Jelinek saw speech recognition as a problem of information theory. He thought of it like a "noisy channel," where the sound signal was unclear. This was a bold idea at the time. His team introduced the idea of "perplexity" in their first model, published in 1976. This model helped turn the speech recognition problem into one of creating two statistical models. Their next model, called Tangora, used n-grams (like trigrams), which look at groups of words. Even though this model seemed simple, it was very effective. The same trigram approach was used for individual sounds in words.
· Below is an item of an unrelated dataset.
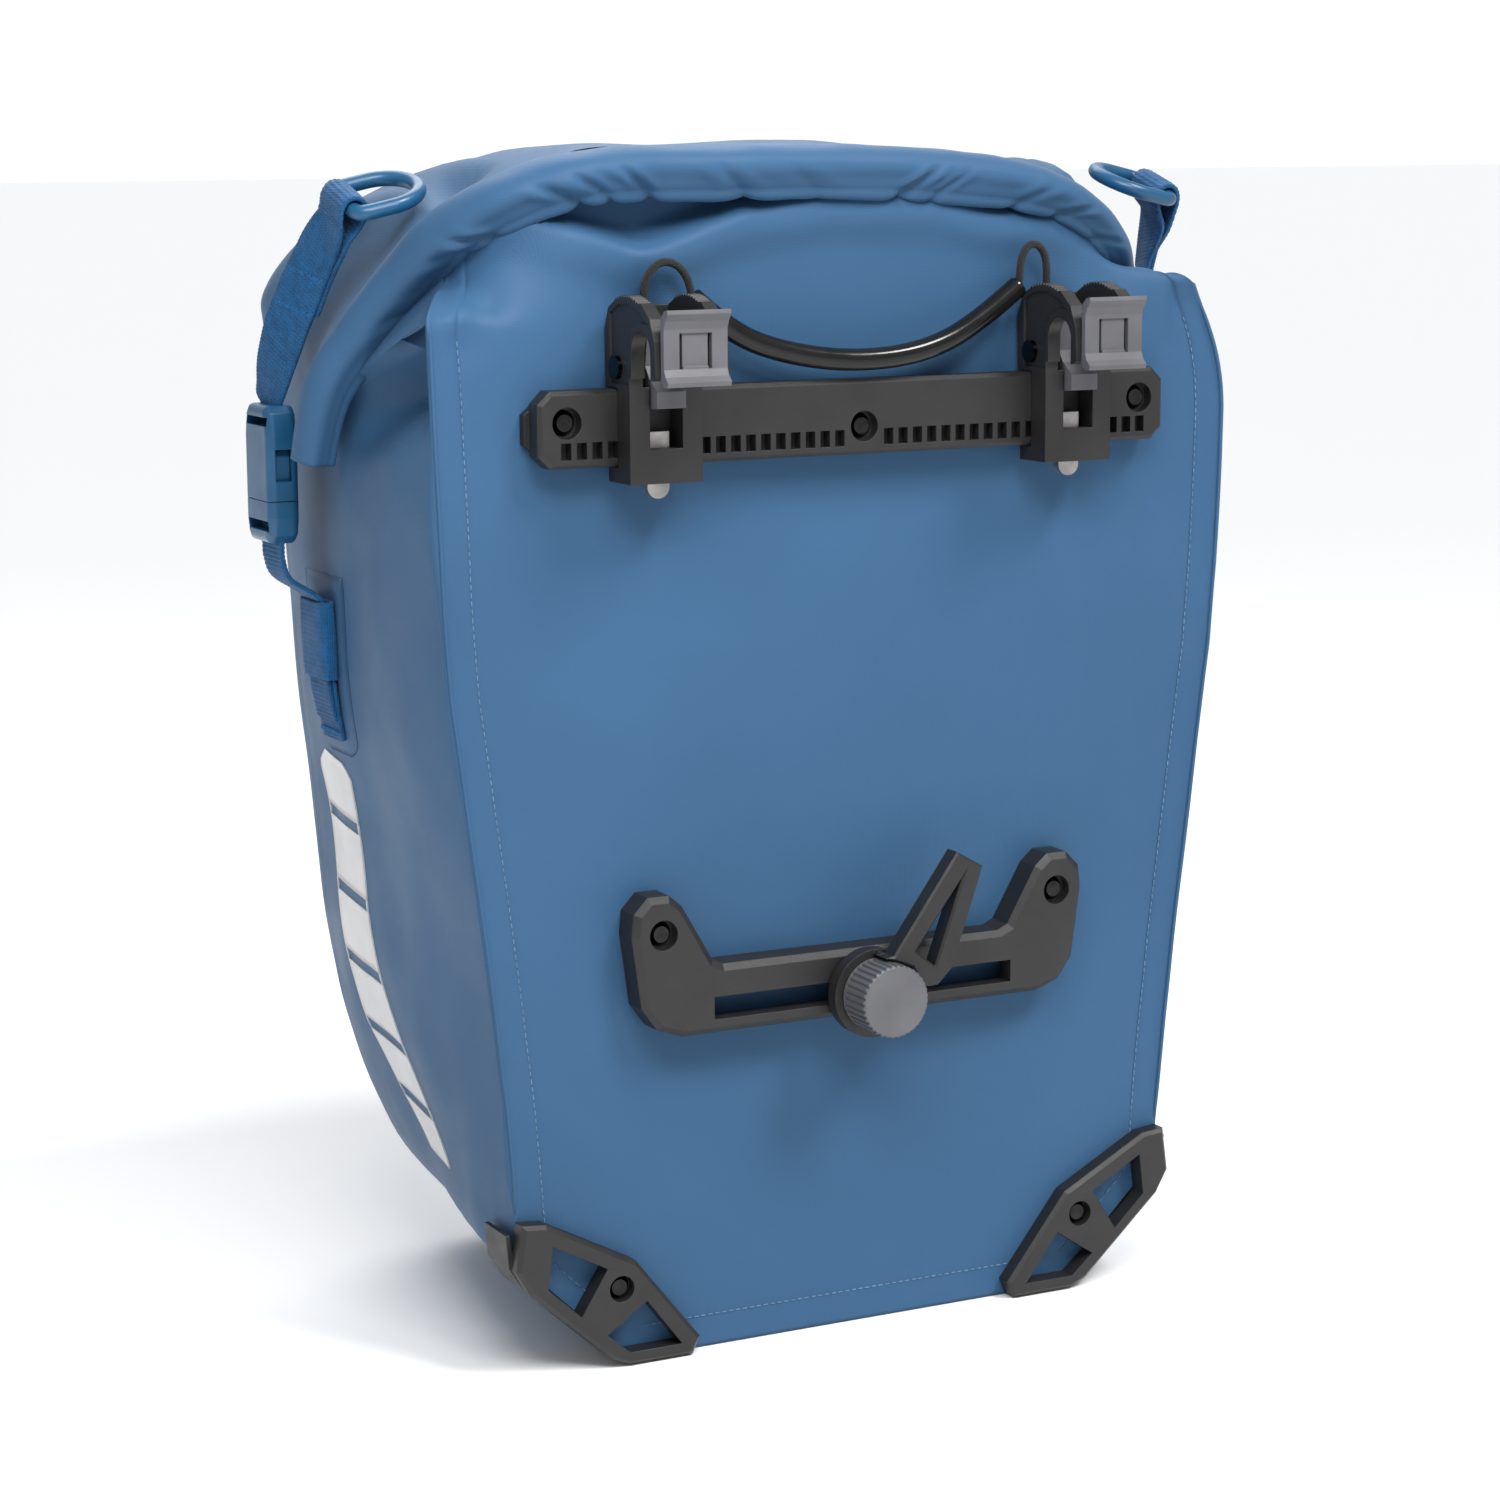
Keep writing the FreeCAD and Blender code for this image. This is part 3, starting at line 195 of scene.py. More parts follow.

The step-by-step research methods developed at IBM became very important in the field. In the mid-1980s, a government agency called DARPA started funding NLP research again. They required teams to use similar methods, share data, and have clear ways to measure success. Jelinek's team's research needed huge amounts of data to train their computer programs. This led to the creation of the Linguistic Data Consortium, which provides language data for research.

In the 1980s, Jelinek's team also tried to use their methods for other problems, like machine translation and predicting stock prices. Many of the methods developed for speech recognition are now used in most machine translation systems today. Some experts say that Jelinek's work showed that engineering success can lead to new scientific discoveries, rather than the other way around.

Awards and Recognition

Frederick Jelinek received many awards for his important work. His papers won "best paper" awards several times. He also received company awards while at IBM.

Some of his major awards include:

  • The Society Award from the IEEE Signal Processing Society in 1997.
  • The ESCA Medal for Scientific Achievement in 1999.
  • The James L. Flanagan Speech and Audio Processing Award in 2005.
  • The Lifetime Achievement Award from the Association for Computational Linguistics in 2009.

He also received an honorary Ph.D. from Charles University in 2001. In 2006, he was elected to the National Academy of Engineering, which is a very high honor. In 2008, he became one of the first twelve fellows of the International Speech Communication Association.